== Given information ==

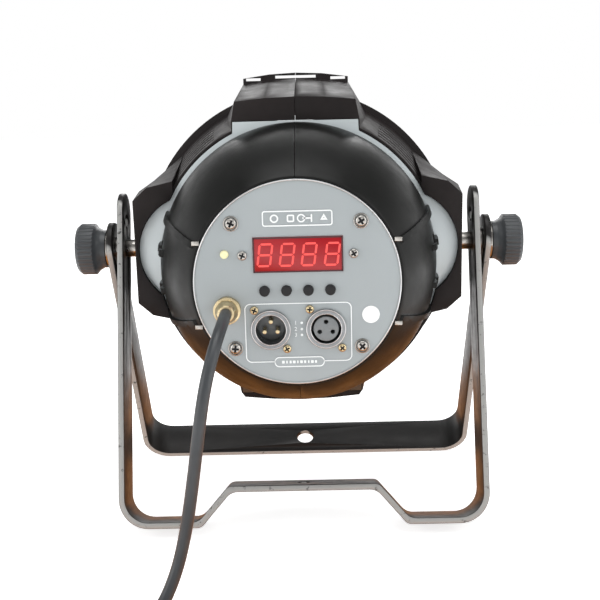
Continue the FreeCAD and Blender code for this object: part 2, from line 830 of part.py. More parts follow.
panel = turned("Panel", [
    ("0", "panel_seat"), ("panel_radius - panel_rim", "panel_seat"),
    ("panel_radius - panel_rim", "-panel_face"), ("panel_radius", "panel_seat"),
    ("panel_radius", "panel_back"), ("0", "panel_back")])
node(cut("RearPanel", panel, holes_in_panel), "rear_panel")

node(group("PanelScrews", [
    screw("CornerScrew_%d" % n, spot, "corner_head", "4", "12", "panel_seat - 0.5", "corner_head + 2")
    for n, spot in enumerate(corner_spots())]), "panel_screws")
standoffs = []
for number, (across, level) in enumerate(corner_spots()):
    rod = cylinder("Standoff_%d" % number, "3.5", "panel_face - panel_thick - shell_rear",
                   (across, "panel_back", level))
    tapped = cylinder("StandoffBore_%d" % number, "2.05", "12", (across, "panel_back - 1", level))
    standoffs.append(cut("TappedStandoff_%d" % number, rod, [tapped]))
node(group("Standoffs", standoffs), "panel_standoffs")
node(group("DisplayScrews", [
    screw("DisplayScrew_%d" % side, ("window_x + %d * display_screw_x" % side, "window_up"),
          "small_head", "3", "7", "panel_seat")
    for side in (1, -1)]), "display_screws")
node(box("Window", ("window_x + 0.1 - window_width / 2", FACE + " - 0.2", "window_up + 0.1 - window_height / 2"),
         ("window_width - 0.2", "window_thick", "window_height - 0.2")), "display_window")
node(box("Display", ("window_x - display_width / 2", FACE + " + window_thick + 0.2", "window_up - display_height / 2"),
         ("display_width", "display_depth - window_thick", "display_height")), "display_module")
BOARD = FACE + " + 10"
board_holes = [cylinder("BoardHoleRight", "1.6", "5", ("window_x + display_screw_x", BOARD + " - 1", "window_up")),
               cylinder("BoardHoleLeft", "1.6", "5", ("window_x - display_screw_x", BOARD + " - 1", "window_up"))]
node(cut("Control", box(
    "ControlPlain", ("-control_half", BOARD, "-control_low"),
    ("control_half * 2", "board_thick", "control_height")), board_holes), "control_board")
node(group("Switches", [
    box("Switch_%d" % n,
        (across + " - switch_size / 2", BOARD + " - switch_height", "button_level - switch_size / 2"),
        ("switch_size", "switch_height", "switch_size"))
    for n, across in enumerate(BUTTON_SPOTS)]), "button_switches")
for number, across in enumerate(BUTTON_SPOTS):
    stem = cylinder("ButtonStem_%d" % number, "button_diameter / 2",
                    "button_proud + 7 - button_travel - 0.3",
                    (across, FACE + " - button_proud", "button_level"))
    collar = cylinder("ButtonCollar_%d" % number, "button_diameter / 2 + 1", "1.2",
                      (across, "panel_back + 0.1", "button_level"))
    node(fuse("Button_%d" % number, [stem, collar]), "button_%d" % (number + 1))
led_body = cylinder("LedBody", "led_diameter / 2", "10", ("-led_x", FACE, "led_level"))
led_dome = doc.addObject("Part::Sphere", "LedDome")
bind(led_dome, "Radius", "led_diameter / 2")
place(led_dome, ("-led_x", FACE, "led_level"))
node(fuse("Led", [led_body, led_dome]), "indicator_led")
label = cylinder("Label", "label_diameter / 2", "0.3", ("label_x", FACE, "label_level"))
node(label, "round_label")


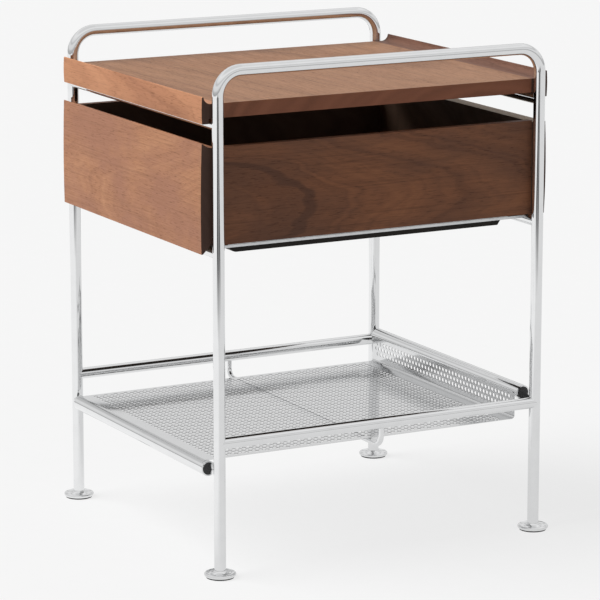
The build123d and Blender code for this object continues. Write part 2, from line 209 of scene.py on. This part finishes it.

===

What this task involves - Exactly as shown above, return every record.

Task response -
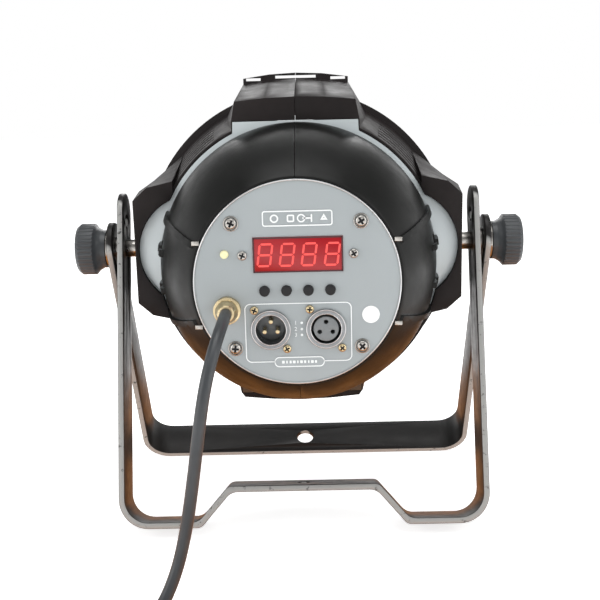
Continue the FreeCAD and Blender code for this object: part 2, from line 830 of part.py. More parts follow.
panel = turned("Panel", [
    ("0", "panel_seat"), ("panel_radius - panel_rim", "panel_seat"),
    ("panel_radius - panel_rim", "-panel_face"), ("panel_radius", "panel_seat"),
    ("panel_radius", "panel_back"), ("0", "panel_back")])
node(cut("RearPanel", panel, holes_in_panel), "rear_panel")

node(group("PanelScrews", [
    screw("CornerScrew_%d" % n, spot, "corner_head", "4", "12", "panel_seat - 0.5", "corner_head + 2")
    for n, spot in enumerate(corner_spots())]), "panel_screws")
standoffs = []
for number, (across, level) in enumerate(corner_spots()):
    rod = cylinder("Standoff_%d" % number, "3.5", "panel_face - panel_thick - shell_rear",
                   (across, "panel_back", level))
    tapped = cylinder("StandoffBore_%d" % number, "2.05", "12", (across, "panel_back - 1", level))
    standoffs.append(cut("TappedStandoff_%d" % number, rod, [tapped]))
node(group("Standoffs", standoffs), "panel_standoffs")
node(group("DisplayScrews", [
    screw("DisplayScrew_%d" % side, ("window_x + %d * display_screw_x" % side, "window_up"),
          "small_head", "3", "7", "panel_seat")
    for side in (1, -1)]), "display_screws")
node(box("Window", ("window_x + 0.1 - window_width / 2", FACE + " - 0.2", "window_up + 0.1 - window_height / 2"),
         ("window_width - 0.2", "window_thick", "window_height - 0.2")), "display_window")
node(box("Display", ("window_x - display_width / 2", FACE + " + window_thick + 0.2", "window_up - display_height / 2"),
         ("display_width", "display_depth - window_thick", "display_height")), "display_module")
BOARD = FACE + " + 10"
board_holes = [cylinder("BoardHoleRight", "1.6", "5", ("window_x + display_screw_x", BOARD + " - 1", "window_up")),
               cylinder("BoardHoleLeft", "1.6", "5", ("window_x - display_screw_x", BOARD + " - 1", "window_up"))]
node(cut("Control", box(
    "ControlPlain", ("-control_half", BOARD, "-control_low"),
    ("control_half * 2", "board_thick", "control_height")), board_holes), "control_board")
node(group("Switches", [
    box("Switch_%d" % n,
        (across + " - switch_size / 2", BOARD + " - switch_height", "button_level - switch_size / 2"),
        ("switch_size", "switch_height", "switch_size"))
    for n, across in enumerate(BUTTON_SPOTS)]), "button_switches")
for number, across in enumerate(BUTTON_SPOTS):
    stem = cylinder("ButtonStem_%d" % number, "button_diameter / 2",
                    "button_proud + 7 - button_travel - 0.3",
                    (across, FACE + " - button_proud", "button_level"))
    collar = cylinder("ButtonCollar_%d" % number, "button_diameter / 2 + 1", "1.2",
                      (across, "panel_back + 0.1", "button_level"))
    node(fuse("Button_%d" % number, [stem, collar]), "button_%d" % (number + 1))
led_body = cylinder("LedBody", "led_diameter / 2", "10", ("-led_x", FACE, "led_level"))
led_dome = doc.addObject("Part::Sphere", "LedDome")
bind(led_dome, "Radius", "led_diameter / 2")
place(led_dome, ("-led_x", FACE, "led_level"))
node(fuse("Led", [led_body, led_dome]), "indicator_led")
label = cylinder("Label", "label_diameter / 2", "0.3", ("label_x", FACE, "label_level"))
node(label, "round_label")


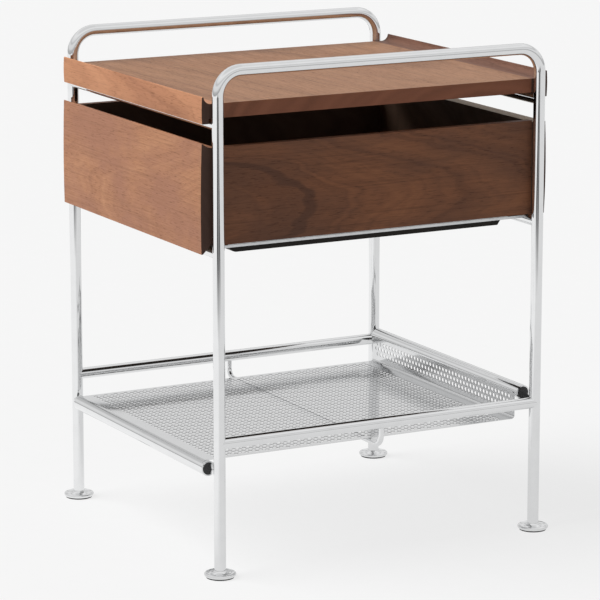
The build123d and Blender code for this object continues. Write part 2, from line 209 of scene.py on. This part finishes it.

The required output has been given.